I can see this as a great play for the holidays as a gift card; otherwise, it would seem to make sense just to have the credit point purchases reside online within individual accounts. The gift card angle has some novelty since game-junkies take a fair amount of ribbing from those who aren’t into social gaming.

The articles mention Target being the “first” to sell the cards but unless they remain the “only,” any advantages will be short lived.

Bill Robinson
Guest
Bill Robinson
10 years 8 months ago

This seems wrong headed to me. I think the Facebook thing is going to wear thin as it becomes commercial with ventures such as the Target gift card. But for now, I think Target does itself some good by positioning itself as a Facebook destination. For now, it makes Target a little hipper with the Facebook audience. Stay tuned.

David Biernbaum
Guest
10 years 8 months ago

Target will have a brief advantage being the first to do the gift cards with Facebook however if we ever get to a point where Facebook isn’t free it will not be the same.

Ed Rosenbaum
Guest
10 years 8 months ago

Target has the advantage now because they were the “first” to sell Facebook cards. That will be quite short lived. In another week you will be able to buy them wherever cards are sold. No one entity controls this market.

Ben Sprecher
Guest
Ben Sprecher
10 years 8 months ago
It’s interesting to see the crossover between virtual goods and physical gift cards. There are some similar examples (Apple has done the same with iTunes gift cards), but I am not aware of any other companies that have exactly this formula: selling “credits” that can only be spent in a virtual community (be it a social network, a massively multi-player online role-playing game, etc.) in a physical retail location. That said, I’m not sure this move is that big a deal. Demand for Facebook credits will undoubtedly increase (I have to disagree strongly with an earlier comment that “the Facebook thing is going to wear thin”). But, because so many people already participate, and because they are most likely to think about giving Facebook credits while using Facebook, and because the people have, by and large, become very comfortable making virtual purchases online, I see the majority of Facebook credit purchases continuing to occur from within Facebook itself. Now, what *would* be a big deal is if Target used the purchases of Facebook credits as… Read more »
Bill Hanifin
Guest
10 years 8 months ago

Ben Sprecher is on to something. Initially I saw this alliance between Facebook and Target to be an opportunity for additional branding impression for Facebook in the offline world. In return for giving them shelf space, Target will draw some attention to its stores and create a temporary “wow” factor.

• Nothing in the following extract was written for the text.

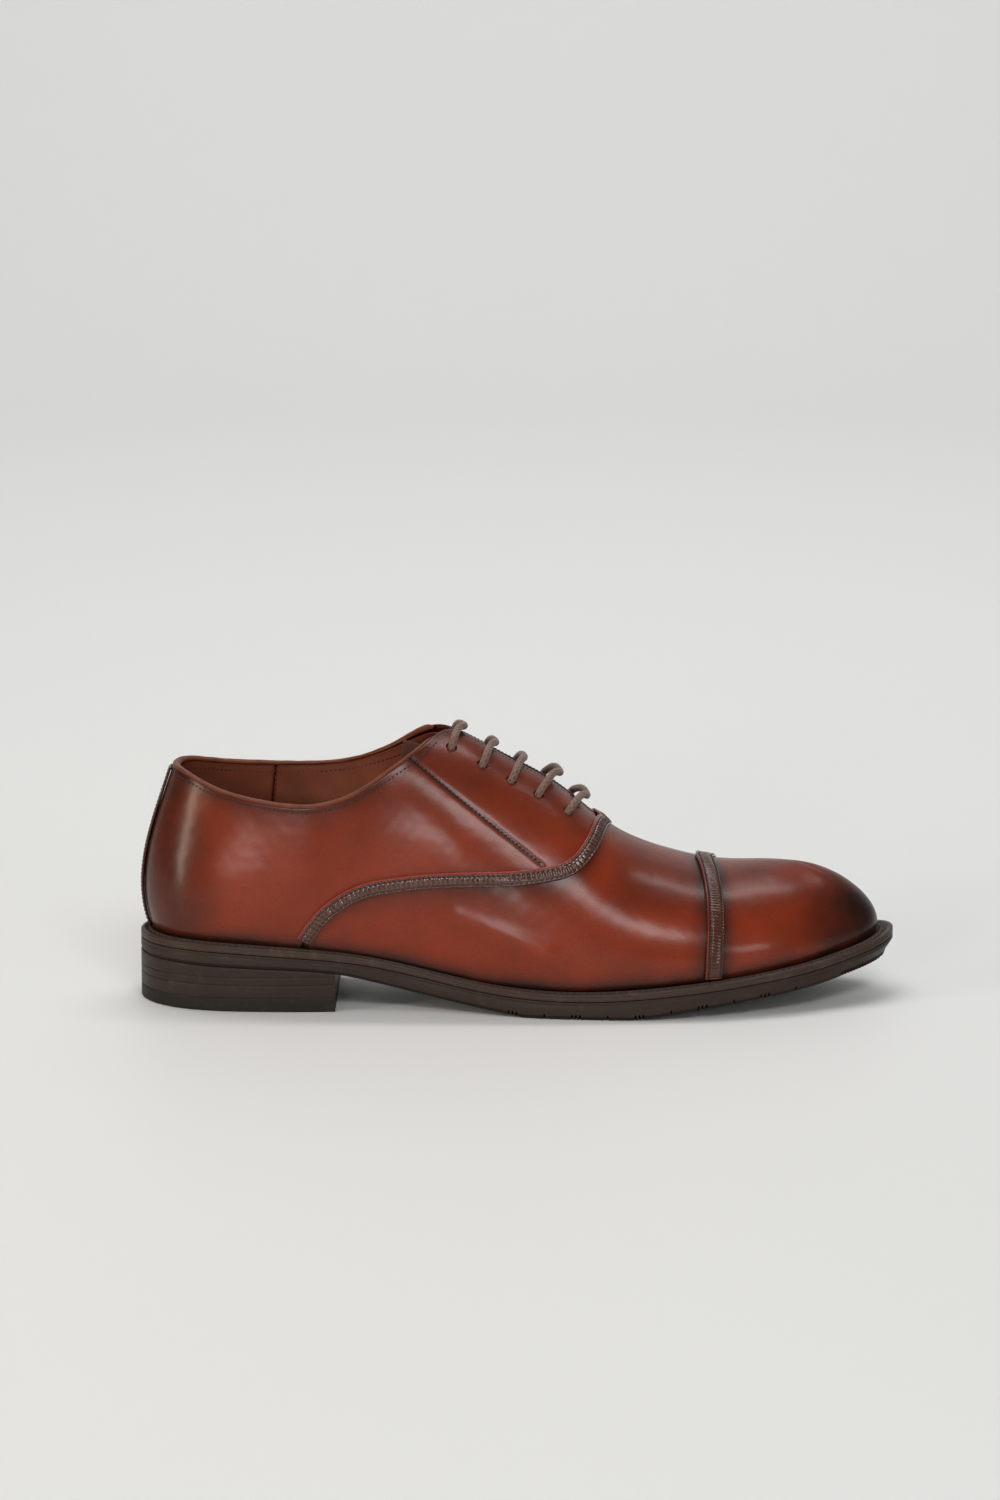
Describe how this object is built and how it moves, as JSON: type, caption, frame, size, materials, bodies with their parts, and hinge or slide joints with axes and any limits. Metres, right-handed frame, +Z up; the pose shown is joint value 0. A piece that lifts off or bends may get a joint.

Mr. Sprecher’s suggestions that Target used the opportunity to create a cross promotional offer to consumers, driving traffic to Target’s Facebook page and somehow creating a bounce back into stores, is where the real potential lies.

Without knowing the extent of the exclusivity of this arrangement, I would suggest that Target capitalize on this opportunity as quickly as possible.

John Crossman
Guest
John Crossman
10 years 8 months ago

I like this idea for now. The market is hot and I still feel like Facebook is evolving in the right direction. I am still finding new ways to leverage Facebook and I am glad Target is too.

Gary Edwards, PhD
Guest
Gary Edwards, PhD
10 years 8 months ago

Agreed–it’s an interesting strategy. Currently you can earn credits by playing but there is also an option to buy credits that will help advance players in the game more quickly. Making gift cards available at Target is only making it easier for gamers to access and enjoy game credits. Think of all the holiday wish lists that the “Facebook Game Credit” gift cards will appear on.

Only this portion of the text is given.